#### [Extracted information]
────────────────────
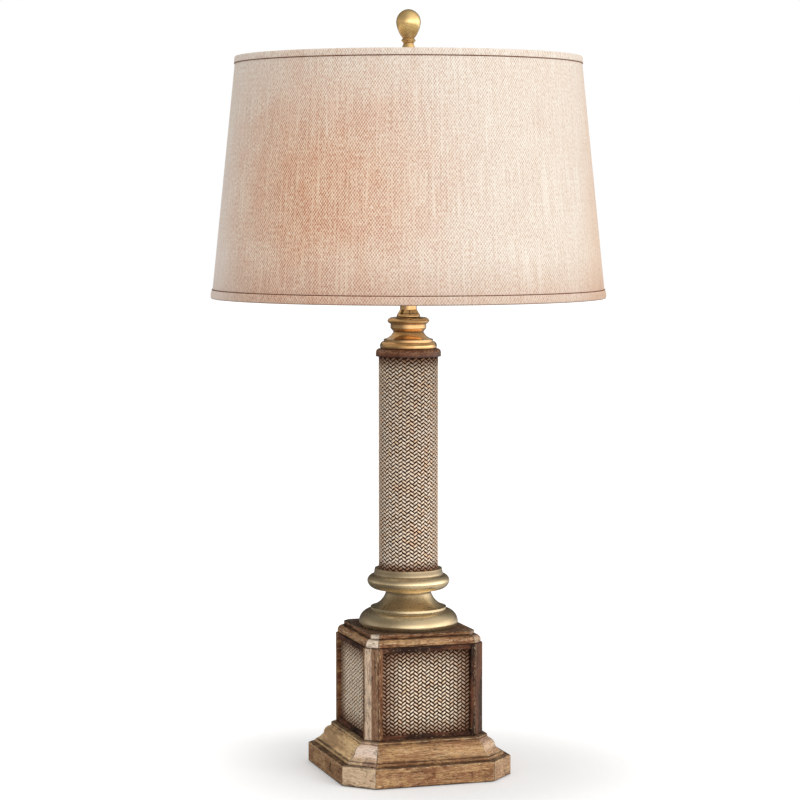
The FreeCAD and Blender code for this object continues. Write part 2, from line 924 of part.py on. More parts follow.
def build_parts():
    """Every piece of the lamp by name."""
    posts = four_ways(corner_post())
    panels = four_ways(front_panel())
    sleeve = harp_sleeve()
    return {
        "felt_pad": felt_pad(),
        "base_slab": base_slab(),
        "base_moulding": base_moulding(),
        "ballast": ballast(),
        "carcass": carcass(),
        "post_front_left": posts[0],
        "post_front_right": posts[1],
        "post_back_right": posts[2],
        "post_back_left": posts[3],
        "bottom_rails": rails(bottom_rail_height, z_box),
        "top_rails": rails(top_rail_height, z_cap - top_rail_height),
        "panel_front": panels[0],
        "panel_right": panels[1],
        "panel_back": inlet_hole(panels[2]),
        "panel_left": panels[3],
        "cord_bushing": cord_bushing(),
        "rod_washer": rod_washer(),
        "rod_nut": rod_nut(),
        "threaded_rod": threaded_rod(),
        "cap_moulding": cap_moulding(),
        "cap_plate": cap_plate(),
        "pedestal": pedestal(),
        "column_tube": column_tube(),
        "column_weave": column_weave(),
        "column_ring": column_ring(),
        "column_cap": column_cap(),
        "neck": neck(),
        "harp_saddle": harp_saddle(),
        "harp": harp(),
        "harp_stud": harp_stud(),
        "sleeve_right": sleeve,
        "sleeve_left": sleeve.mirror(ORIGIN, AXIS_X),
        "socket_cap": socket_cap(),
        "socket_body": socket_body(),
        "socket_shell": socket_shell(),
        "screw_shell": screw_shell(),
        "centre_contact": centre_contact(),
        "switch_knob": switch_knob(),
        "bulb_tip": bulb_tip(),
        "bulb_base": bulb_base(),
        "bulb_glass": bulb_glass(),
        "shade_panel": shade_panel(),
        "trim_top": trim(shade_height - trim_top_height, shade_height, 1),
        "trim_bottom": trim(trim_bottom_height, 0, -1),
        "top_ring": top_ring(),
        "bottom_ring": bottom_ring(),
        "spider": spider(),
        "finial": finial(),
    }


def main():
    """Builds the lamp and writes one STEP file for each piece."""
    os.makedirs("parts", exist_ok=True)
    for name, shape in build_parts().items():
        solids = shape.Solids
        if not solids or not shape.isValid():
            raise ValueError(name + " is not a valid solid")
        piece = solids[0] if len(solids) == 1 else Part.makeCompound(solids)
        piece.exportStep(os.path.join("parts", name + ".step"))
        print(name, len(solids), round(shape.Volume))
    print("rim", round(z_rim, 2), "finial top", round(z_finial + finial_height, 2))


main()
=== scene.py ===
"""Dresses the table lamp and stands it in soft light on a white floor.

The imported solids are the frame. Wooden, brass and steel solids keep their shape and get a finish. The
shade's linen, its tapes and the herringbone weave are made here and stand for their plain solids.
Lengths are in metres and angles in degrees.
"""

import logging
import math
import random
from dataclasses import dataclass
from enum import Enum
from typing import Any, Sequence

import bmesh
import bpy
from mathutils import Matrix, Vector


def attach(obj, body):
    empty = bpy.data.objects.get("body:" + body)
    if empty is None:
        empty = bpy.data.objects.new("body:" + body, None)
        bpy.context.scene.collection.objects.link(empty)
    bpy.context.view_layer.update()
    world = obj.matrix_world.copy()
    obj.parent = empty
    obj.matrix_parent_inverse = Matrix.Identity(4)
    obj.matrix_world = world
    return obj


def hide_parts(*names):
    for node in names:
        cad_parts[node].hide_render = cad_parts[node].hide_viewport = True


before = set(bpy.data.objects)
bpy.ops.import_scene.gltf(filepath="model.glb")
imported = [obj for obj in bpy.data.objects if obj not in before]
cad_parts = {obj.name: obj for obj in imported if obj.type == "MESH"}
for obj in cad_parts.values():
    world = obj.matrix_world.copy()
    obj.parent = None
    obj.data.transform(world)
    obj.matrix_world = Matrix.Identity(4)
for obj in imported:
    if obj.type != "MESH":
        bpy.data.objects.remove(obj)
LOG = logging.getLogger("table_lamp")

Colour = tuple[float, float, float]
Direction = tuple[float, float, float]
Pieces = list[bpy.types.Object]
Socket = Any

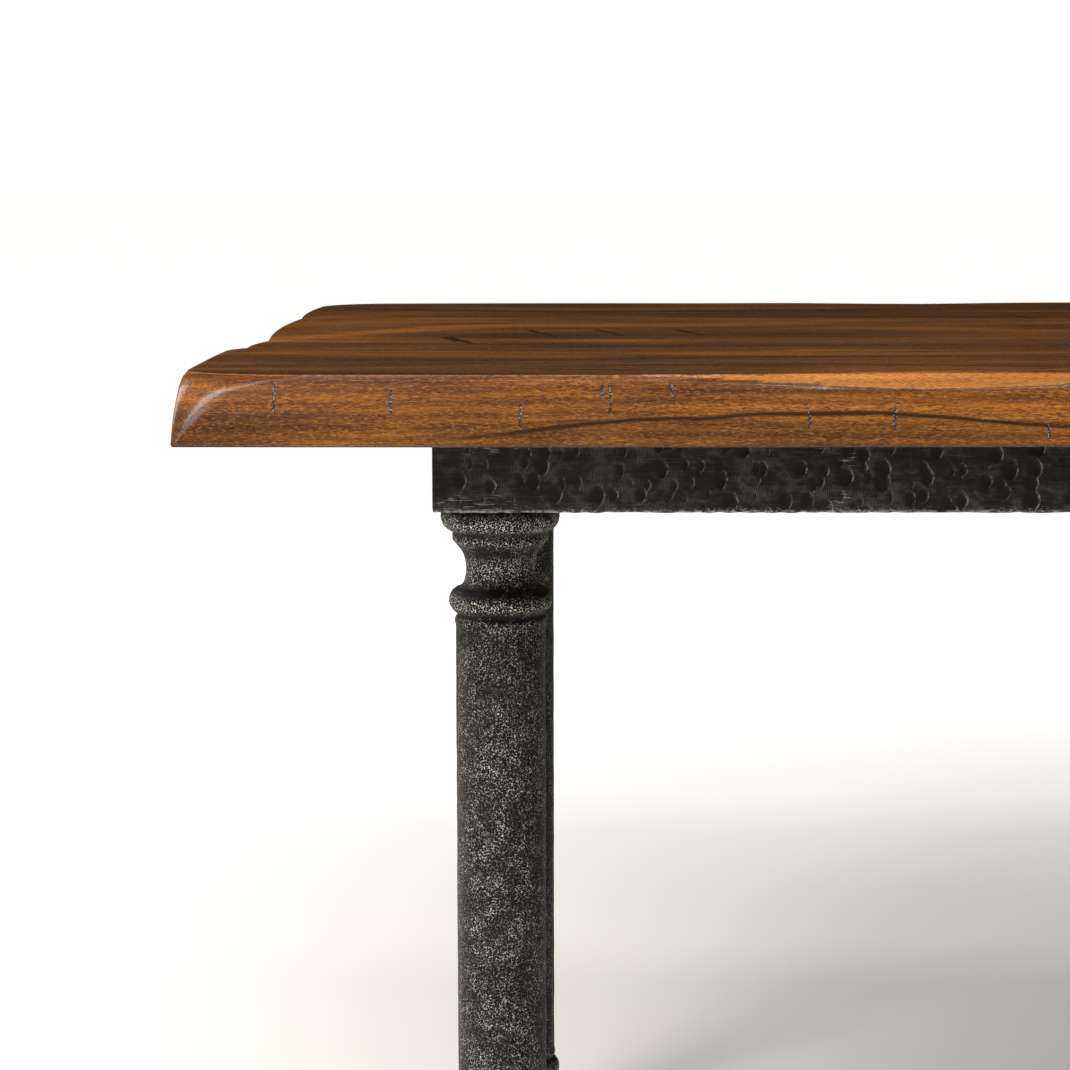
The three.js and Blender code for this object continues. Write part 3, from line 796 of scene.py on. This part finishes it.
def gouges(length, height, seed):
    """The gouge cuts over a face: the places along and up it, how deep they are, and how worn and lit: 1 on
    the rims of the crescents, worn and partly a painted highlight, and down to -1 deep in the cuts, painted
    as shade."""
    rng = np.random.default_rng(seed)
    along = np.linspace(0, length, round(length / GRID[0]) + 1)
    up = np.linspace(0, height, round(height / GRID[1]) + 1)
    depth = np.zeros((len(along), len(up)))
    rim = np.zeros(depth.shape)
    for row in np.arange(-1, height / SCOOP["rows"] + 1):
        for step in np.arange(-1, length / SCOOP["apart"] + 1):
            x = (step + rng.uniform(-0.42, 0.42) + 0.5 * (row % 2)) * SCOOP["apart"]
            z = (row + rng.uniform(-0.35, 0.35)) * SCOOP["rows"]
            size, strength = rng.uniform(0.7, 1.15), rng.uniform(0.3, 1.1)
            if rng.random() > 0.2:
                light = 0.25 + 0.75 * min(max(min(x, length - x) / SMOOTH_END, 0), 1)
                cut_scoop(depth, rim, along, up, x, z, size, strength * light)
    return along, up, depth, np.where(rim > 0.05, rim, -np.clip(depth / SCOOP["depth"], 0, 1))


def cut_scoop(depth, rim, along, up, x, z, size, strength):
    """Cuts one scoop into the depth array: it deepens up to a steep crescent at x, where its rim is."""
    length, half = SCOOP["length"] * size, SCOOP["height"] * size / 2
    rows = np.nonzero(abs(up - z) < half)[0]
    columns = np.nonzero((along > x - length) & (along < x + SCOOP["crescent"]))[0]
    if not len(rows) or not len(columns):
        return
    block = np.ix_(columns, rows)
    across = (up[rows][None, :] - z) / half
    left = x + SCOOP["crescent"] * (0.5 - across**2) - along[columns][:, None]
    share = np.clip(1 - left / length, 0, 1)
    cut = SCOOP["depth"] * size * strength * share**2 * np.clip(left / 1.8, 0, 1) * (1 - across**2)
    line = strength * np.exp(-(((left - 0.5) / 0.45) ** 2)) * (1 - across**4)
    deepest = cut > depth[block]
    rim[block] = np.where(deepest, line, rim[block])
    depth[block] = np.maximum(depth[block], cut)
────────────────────
#### [Short task]
Output, from the data above, the lines from the line with "piece = solids[0]" to the line with "bpy.context.view_layer.update()" exactly as they stand, both ends included and nothing else.

#### [Exercise output]
        piece = solids[0] if len(solids) == 1 else Part.makeCompound(solids)
        piece.exportStep(os.path.join("parts", name + ".step"))
        print(name, len(solids), round(shape.Volume))
    print("rim", round(z_rim, 2), "finial top", round(z_finial + finial_height, 2))


main()
=== scene.py ===
"""Dresses the table lamp and stands it in soft light on a white floor.

The imported solids are the frame. Wooden, brass and steel solids keep their shape and get a finish. The
shade's linen, its tapes and the herringbone weave are made here and stand for their plain solids.
Lengths are in metres and angles in degrees.
"""

import logging
import math
import random
from dataclasses import dataclass
from enum import Enum
from typing import Any, Sequence

import bmesh
import bpy
from mathutils import Matrix, Vector


def attach(obj, body):
    empty = bpy.data.objects.get("body:" + body)
    if empty is None:
        empty = bpy.data.objects.new("body:" + body, None)
        bpy.context.scene.collection.objects.link(empty)
    bpy.context.view_layer.update()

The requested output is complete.